A nuanced look at Bush's social conservatism
The President Keeps His Distance
By Rich Lowry Washington Post Op-Ed Sunday, August 10, 2003; Page B01
The Christian right has infiltrated and taken over the White House -- in the person of the president of the United States. If Jerry Falwell and Pat Robertson had sat down 15 years ago and created the profile of their perfect president -- a born-again Christian from the Bible Belt, flagrantly open about his faith -- George W. Bush would fit it almost to a T. Yet he is not quite what anyone would have imagined.
All around Bush a culture war rages, but in it, he is at most a reluctant participant -- and perhaps a pacifist at heart.

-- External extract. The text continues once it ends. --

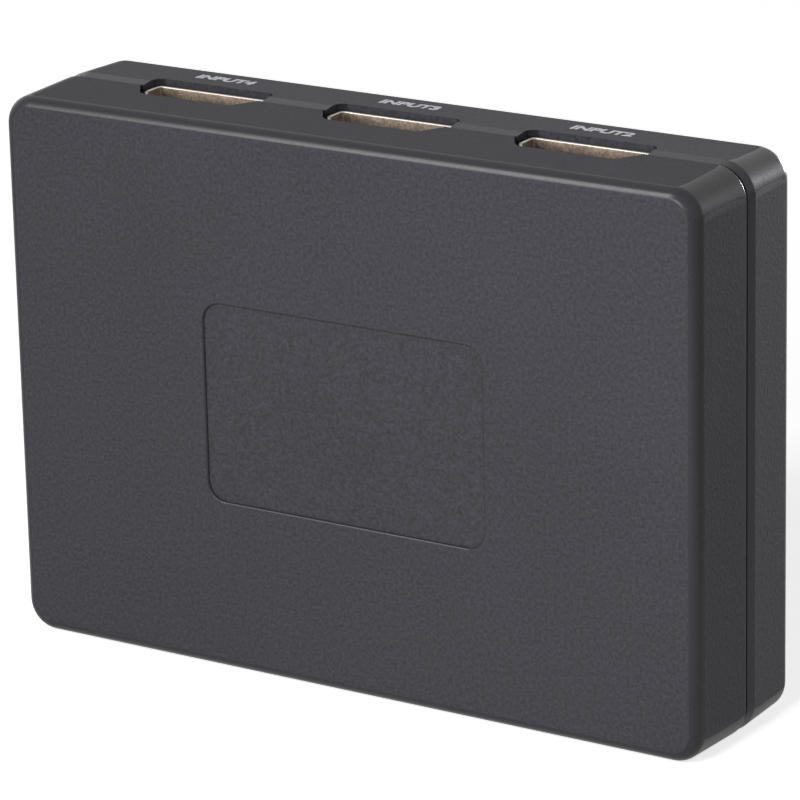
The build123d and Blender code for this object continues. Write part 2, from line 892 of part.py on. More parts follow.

A significant battle has begun over the status of homosexuality, with the Supreme Court striking down a Texas anti-sodomy law and the Massachusetts high court set to advance the cause of gay marriage in one form or another. Democrats are objecting to Bush's judicial nominees amid Republican charges that they are applying a standard that excludes Catholics faithful to the church's teaching on abortion from the federal bench. The culture war involves some of the most important social and political questions in American life: What is the meaning of sex? What is marriage? How should morality affect our laws?
Bush's posture on these issues is more complicated than his conservative Christian "profile" might suggest. Both conservatives and liberals should be able to find things to welcome in the non-stereotypical way Bush's faith affects his politics. For social conservatives, it could make for a new, more palatable version of Christian conservatism. For liberals, it sometimes might mean policies they can welcome, if they can see beyond their loathing of Bush's socio-political "type." But there is also a significant downside to Bush's soft touch on cultural and social issues -- a loss of opportunity for conservatives in particular, and an injury to American politics generally.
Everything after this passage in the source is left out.